What Employers Should Do Now
These regulations are still in the proposal stage—the comment period runs through March 23, 2026, and the final rules could look different depending on what feedback the LWDA receives. But the direction is clear: the LWDA is moving to standardize procedures, raise the bar for PAGA notices, crack down on abusive filing practices, and increase settlement oversight.
Employers should take the following steps now:
- Review the proposed regulations and consider submitting comments to the LWDA by March 23, 2026, particularly if you have experienced issues with boilerplate or frivolous PAGA notices.
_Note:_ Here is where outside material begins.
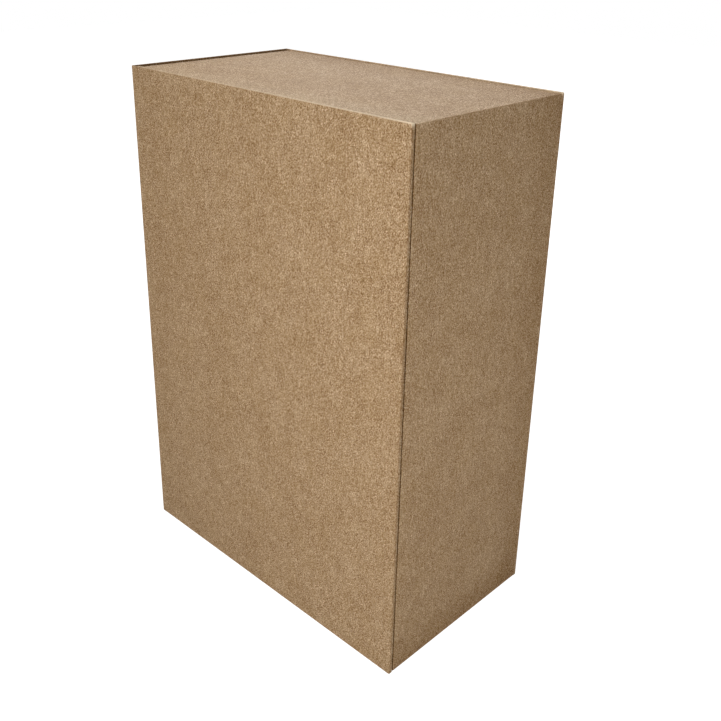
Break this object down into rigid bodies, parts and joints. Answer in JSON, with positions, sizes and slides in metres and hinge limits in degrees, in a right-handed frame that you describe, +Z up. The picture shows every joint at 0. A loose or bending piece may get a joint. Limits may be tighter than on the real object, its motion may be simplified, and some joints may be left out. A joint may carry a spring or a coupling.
{
  "type": "rigid gift box",
  "caption": "Rigid book-style gift box wrapped in kraft paper: a deep tray glued to a hard cover whose spine and lid fold open on paper hinges, with hidden magnets.",
  "frame": {"origin": "middle of the closed box's footprint, on the surface that it stands on", "axes": "+Z up the long side as it stands on one short end, -Y out of the lid, +Y out of the back, -X out of the spine"},
  "size_m": [0.231, 0.129, 0.33],
  "materials": {
    "kraft_wrap": "matte",
    "kraft_liner": "matte",
    "greyboard": "matte",
    "gummed_tape": "satin",
    "magnet": "satin"
  },
  "bodies": {
    "tray": {"tray_floor_board": "greyboard", "tray_left_wall_board": "greyboard", "tray_right_wall_board": "greyboard", "tray_top_wall_board": "greyboard", "tray_bottom_wall_board": "greyboard", "corner_stay_bottom_left": "gummed_tape", "corner_stay_bottom_right": "gummed_tape", "corner_stay_top_left": "gummed_tape", "corner_stay_top_right": "gummed_tape", "tray_wrap": "kraft_wrap", "tray_wall_liner": "kraft_liner", "tray_floor_liner": "kraft_liner", "tray_magnet_lower": "magnet", "tray_magnet_upper": "magnet", "back_board": "greyboard", "back_wrap": "kraft_wrap", "back_hinge_lining": "kraft_liner"},
    "spine": {"spine_board": "greyboard", "spine_wrap": "kraft_wrap", "spine_liner": "kraft_liner"},
    "lid": {"lid_board": "greyboard", "lid_wrap": "kraft_wrap", "lid_liner": "kraft_liner", "lid_hinge_lining": "kraft_liner", "lid_magnet_lower": "magnet", "lid_magnet_upper": "magnet"}
  },
  "joints": [
    {"name": "spine_hinge", "type": "hinge", "parent": "tray", "child": "spine", "pos_m": [-0.1155, 0.0645, 0.165], "axis": [0, 0, -1], "range_deg": [0, 90]},
    {"name": "lid_hinge", "type": "hinge", "parent": "spine", "child": "lid", "pos_m": [-0.1155, -0.0645, 0.165], "axis": [0, 0, -1], "range_deg": [0, 180]}
  ]
}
- Ensure your compliance infrastructure is in place. The cure process rewards employers who can act quickly. If you receive a PAGA notice, you need to be able to evaluate the claims, assess your compliance posture, and decide whether to pursue a cure proposal—all within 33 days. As we have written about before, employers need to be using technology to understand their time record data – it provides many benefits.
- Talk to your employment counsel about a PAGA response strategy. With the new formal response mechanism and heightened notice specificity requirements, there are real opportunities to challenge deficient PAGA notices early in the process.
- Conduct proactive compliance audits. The 2024 PAGA reforms allow employers who can demonstrate “all reasonable steps” to cap penalties at 15%. These proposed regulations add another layer: a structured cure process that only benefits employers prepared to use it. The best time to prepare is before a PAGA notice arrives, and we have been working with many of our clients to be able to prove these reasonable steps.